There is, however, another circumstance which, even in ordinary public opinion, makes this miscellany important, besides the great novel that came out of it. I mean that the ordinary reader can remember one great thing about Master Humphrey’s Clock, besides the fact that it was the frame-work of The Old Curiosity Shop. He remembers that Mr. Pickwick and the Wellers rise again from the dead. Dickens makes Samuel Pickwick become a member of Master Humphrey’s Clock Society; and he institutes a parallel society in the kitchen under the name of Mr. Weller’s Watch.

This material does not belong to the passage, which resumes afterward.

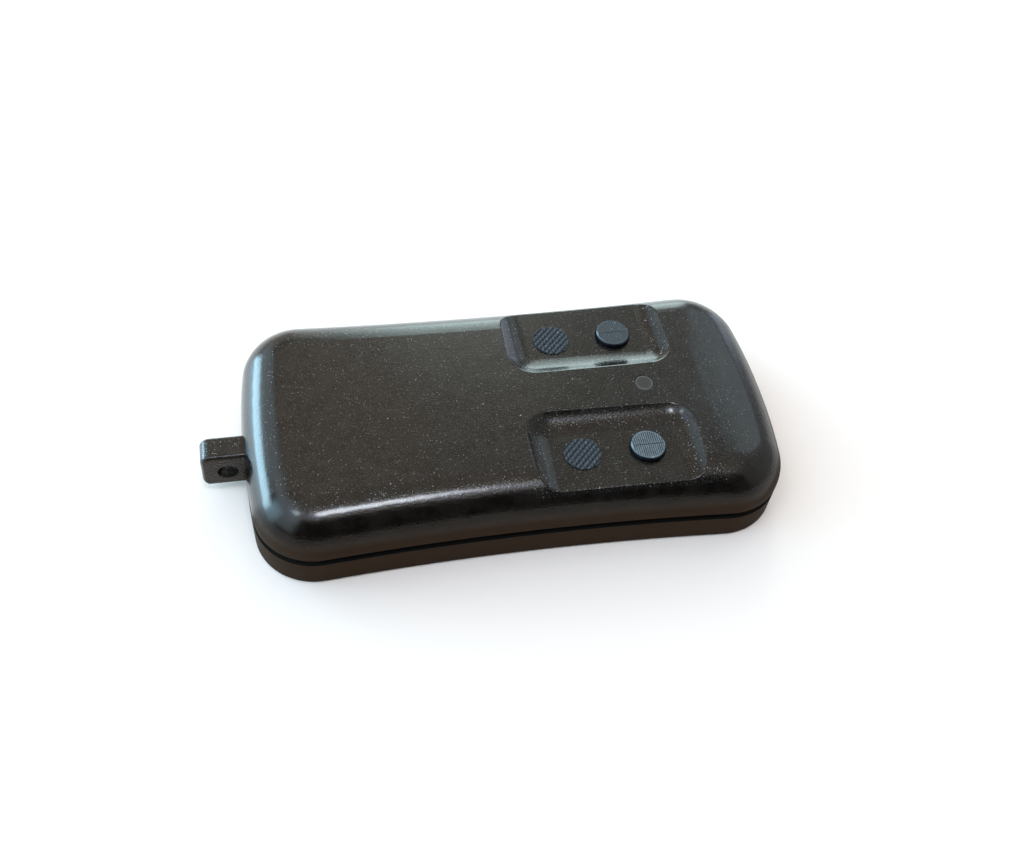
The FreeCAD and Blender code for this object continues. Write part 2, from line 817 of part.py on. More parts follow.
def trimmer_rotor():
    low = board_top + trimmer_height
    rotor = rod(trimmer_rotor_radius, trimmer_rotor_height, trimmer_x, trimmer_y, low)
    slot = block(trimmer_x - trimmer_rotor_radius, trimmer_x + trimmer_rotor_radius,
                 trimmer_y - trimmer_slot / 2, trimmer_y + trimmer_slot / 2,
                 low + trimmer_rotor_height / 2, low + trimmer_rotor_height)
    return rotor.cut(slot)


def output_transistor():
    body = block(transistor_x - transistor_width / 2, transistor_x + transistor_width / 2,
                 transistor_y - transistor_length / 2, transistor_y + transistor_length / 2,
                 board_top, board_top + transistor_height)
    rim = edges_where(body, lambda b: b.ZMin > board_top + transistor_height / 2)
    return body.makeChamfer(transistor_chamfer, rim)


def buffer_capacitor():
    base_half = capacitor_radius + capacitor_base_margin
    base = block(capacitor_x - base_half, capacitor_x + base_half, capacitor_y - base_half,
                 capacitor_y + base_half, board_top, board_top + capacitor_base)
    can = rod(capacitor_radius, capacitor_height - capacitor_base, capacitor_x, capacitor_y,
              board_top + capacitor_base)
    rim = edges_where(can, lambda b: b.ZMin > board_top + capacitor_base + near_zero)
    can = can.makeFillet(capacitor_round, rim)
    return fuse_all(base, [can])


def coil_core():
    shelf = coil_flange_height
    profile = [(0, 0), (coil_core_radius, 0), (coil_core_radius, shelf), (coil_waist_radius, shelf),
               (coil_waist_radius, coil_height - shelf), (coil_core_radius, coil_height - shelf),
               (coil_core_radius, coil_height), (0, coil_height)]
    return lathe(profile, coil_x, coil_y, board_top)


def coil_winding():
    shelf = coil_flange_height
    profile = [(coil_waist_radius, shelf), (coil_winding_radius, shelf),
               (coil_winding_radius, coil_height - shelf), (coil_waist_radius, coil_height - shelf)]
    return lathe(profile, coil_x, coil_y, board_top)


def antenna_loop():
    # Flat strip stood on edge round the button end of the board, on two feet.
    inset = board_inset + antenna_inset
    high = board_top + antenna_height
    ring = prism(inset, high - antenna_strip, high).cut(prism(inset + antenna_width, 0, body_height))
    strip = ring.common(block(antenna_start_x, reach, -reach, reach, 0, body_height))
    posts = prism(inset, board_top, high).cut(prism(inset + antenna_width, 0, body_height))
    posts = posts.common(block(antenna_start_x, antenna_start_x + antenna_strip, -reach, reach, 0,
                               body_height))
    return fuse_all(strip, [posts])


def tiny_row(place):
    parts = []
    for index in range(tiny_parts_per_row):
        x = place[0] + index * tiny_part_pitch
        parts.append(block(x, x + tiny_part_width, place[1], place[1] + tiny_part_length, board_top,
                           board_top + tiny_part_height))
    return parts


def save(name, shape):
    if isinstance(shape, list):
        shape = Part.makeCompound(shape)
    shape.exportStep("parts/" + name + ".step")
    print(name, len(shape.Solids), "solid(s), valid", shape.isValid(), "volume", round(shape.Volume, 2))


def main():
    os.makedirs("parts", exist_ok=True)
    save("upper_shell", upper_shell())
    save("lower_shell", lower_shell())
    for side, label in ((-1, "near"), (1, "far")):
        save("button_" + label, push_button(side))
        save("blank_plug_" + label, blanking_plug(side))
        save("switch_base_" + label, switch_base(side))
        save("switch_cover_" + label, switch_cover(side))
        save("switch_plunger_" + label, switch_plunger(side))
        save("switch_dome_" + label, switch_dome(side))
        save("switch_terminals_" + label, switch_terminals(side))
    save("indicator_lamp", indicator_lamp())
    save("lamp_legs", lamp_legs())
    save("circuit_board", circuit_board())
    save("case_screw", case_screw())
    save("battery", battery())
    save("battery_contact", battery_contact())
    save("spring_contact", spring_contact())
    save("encoder_chip", encoder_chip())
    save("encoder_legs", encoder_legs())
    save("resonator_can", resonator_can())
    save("trimmer_base", trimmer_base())
    save("trimmer_rotor", trimmer_rotor())
    save("output_transistor", output_transistor())
    save("buffer_capacitor", buffer_capacitor())
    save("coil_core", coil_core())
    save("coil_winding", coil_winding())
    save("antenna_loop", antenna_loop())
    save("chip_resistors", tiny_row(resistor_row))
    save("chip_capacitors", tiny_row(tiny_cap_row))


main()
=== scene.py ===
import bpy
import json
import math
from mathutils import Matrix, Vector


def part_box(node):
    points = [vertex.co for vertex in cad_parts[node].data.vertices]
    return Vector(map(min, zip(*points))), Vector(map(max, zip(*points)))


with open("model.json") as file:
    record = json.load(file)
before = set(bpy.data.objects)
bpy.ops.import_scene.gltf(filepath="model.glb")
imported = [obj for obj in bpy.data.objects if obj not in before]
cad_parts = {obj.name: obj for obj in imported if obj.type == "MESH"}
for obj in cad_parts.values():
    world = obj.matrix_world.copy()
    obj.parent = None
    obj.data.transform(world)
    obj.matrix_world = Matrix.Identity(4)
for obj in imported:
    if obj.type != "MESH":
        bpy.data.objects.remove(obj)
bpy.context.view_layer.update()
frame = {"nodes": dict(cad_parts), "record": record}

millimetre = 0.001
print("frame loaded with", len(frame["nodes"]), "nodes")


# small helpers for values and node trees

def mm(*values):
    return tuple(value * millimetre for value in values)


def rgba(colour):
    return (colour[0], colour[1], colour[2], 1.0)


def plug(tree, value, socket):
    if isinstance(value, bpy.types.NodeSocket):
        tree.links.new(value, socket)
    elif isinstance(value, bpy.types.Node):
        tree.links.new(value.outputs[0], socket)
    else:
        socket.default_value = value


def addNode(tree, kind, inputs=None, **settings):
    node = tree.nodes.new(kind)
    for name, value in settings.items():
        setattr(node, name, value)
    for name, value in (inputs or {}).items():
        plug(tree, value, node.inputs[name])
    return node


def mathNode(tree, operation, first, second=0.0):
    return addNode(tree, "ShaderNodeMath", {0: first, 1: second}, operation=operation).outputs[0]


def product(tree, *values):
    result = values[0]
    for value in values[1:]:
        result = mathNode(tree, "MULTIPLY", result, value)
    return result


def linearMap(tree, value, low, high, outLow=0.0, outHigh=1.0, shape="LINEAR"):
    inputs = {"Value": value, "From Min": low, "From Max": high, "To Min": outLow, "To Max": outHigh}
    return addNode(tree, "ShaderNodeMapRange", inputs, interpolation_type=shape).outputs["Result"]


def smoothMap(tree, value, low, high, outLow=0.0, outHigh=1.0):
    return linearMap(tree, value, low, high, outLow, outHigh, "SMOOTHSTEP")


def band(tree, value, rising, falling):
    # 1 between two ramps, each given as the value at 0 and the value at 1
    return product(tree, smoothMap(tree, value, *rising), smoothMap(tree, value, *falling))


def mixColour(tree, factor, first, second):
    node = addNode(tree, "ShaderNodeMix", {"Factor": factor}, data_type="RGBA", clamp_result=False)
    for value, socket in ((first, node.inputs[6]), (second, node.inputs[7])):
        plug(tree, value if isinstance(value, bpy.types.NodeSocket) else rgba(value), socket)
    return node.outputs[2]


def mixValue(tree, factor, first, second):
    return addNode(tree, "ShaderNodeMix", {"Factor": factor, 2: first, 3: second}, data_type="FLOAT").outputs[0]


def noise(tree, place, scale, detail=1.0, roughness=0.6):
    inputs = {"Vector": place, "Scale": scale, "Detail": detail, "Roughness": roughness}
    return addNode(tree, "ShaderNodeTexNoise", inputs).outputs["Fac"]


def splitPlace(tree, place):
    return addNode(tree, "ShaderNodeSeparateXYZ", {0: place}).outputs


def faceTilt(tree):
    # 1 on faces that look up, 0 on upright ones
    return splitPlace(tree, tree.nodes.new("ShaderNodeNewGeometry").outputs["Normal"])[2]


def newGroup(name, inputs, outputs):
    group = bpy.data.node_groups.new(name, "ShaderNodeTree")
    for label, kind, value in inputs:
        socket = group.interface.new_socket(label, in_out="INPUT", socket_type="NodeSocket" + kind)
        if value is not None:
            socket.default_value = value
    for label in outputs:
        group.interface.new_socket(label, in_out="OUTPUT", socket_type="NodeSocketFloat")
    return group, group.nodes.new("NodeGroupInput").outputs, group.nodes.new("NodeGroupOutput").inputs


def useGroup(tree, group, **inputs):
    return addNode(tree, "ShaderNodeGroup", inputs, node_tree=group).outputs


# shared effects

def makeGrainGroup():
    # moulded surface: soft hills with finer pits over them, and a slow cloud for the tone
    cloudScale = 420.0
    group, given, result = newGroup("mouldGrain", [("Vector", "Vector", None), ("Hills", "Float", 2600.0),
                                                   ("Pits", "Float", 8000.0), ("PitShare", "Float", 0.45)],
                                    ["Height", "Cloud"])
    place = given["Vector"]
    hills = noise(group, place, given["Hills"], roughness=0.5)
    pits = noise(group, place, given["Pits"])
    plug(group, mixValue(group, given["PitShare"], hills, pits), result["Height"])
    plug(group, noise(group, place, cloudScale, detail=3.0), result["Cloud"])
    return group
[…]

Before we consider the question of whether Dickens was wise when he did this, it is worth remarking how really odd it is that this is the only place where he did it. Dickens, one would have thought, was the one man who might naturally have introduced old characters into new stories. Dickens, as a matter of fact, was almost the one man who never did it. It would have seemed natural in him for a double reason; first, that his characters were very valuable to him, and second that they were not very valuable to his particular stories. They were dear to him, and they are dear to us; but they really might as well have turned up (within reason) in one environment as well as in another. We, I am sure, should be delighted to meet Mr. Mantalini in the story of Dombey and Son. And he certainly would not be much missed from the plot of Nicholas Nickleby. “I am an affectionate father,” said Dickens, “to all the children of my fancy; but like many other parents I have in my heart of hearts a favourite child; and his name is David Copperfield.” Yet although his heart must often have yearned backwards to the children of his fancy whose tale was already told, yet he never touched one of them again even with the point of his pen. The characters in David Copperfield, as in all the others, were dead for him after he had done the book; if he loved them as children, it was as dead and sanctified children. It is a curious test of the strength and even reticence that underlay the seeming exuberance of Dickens, that he never did yield at all to exactly that indiscretion or act of sentimentalism which would seem most natural to his emotions and his art. Or rather he never did yield to it except here in this one case; the case of Master Humphrey’s Clock.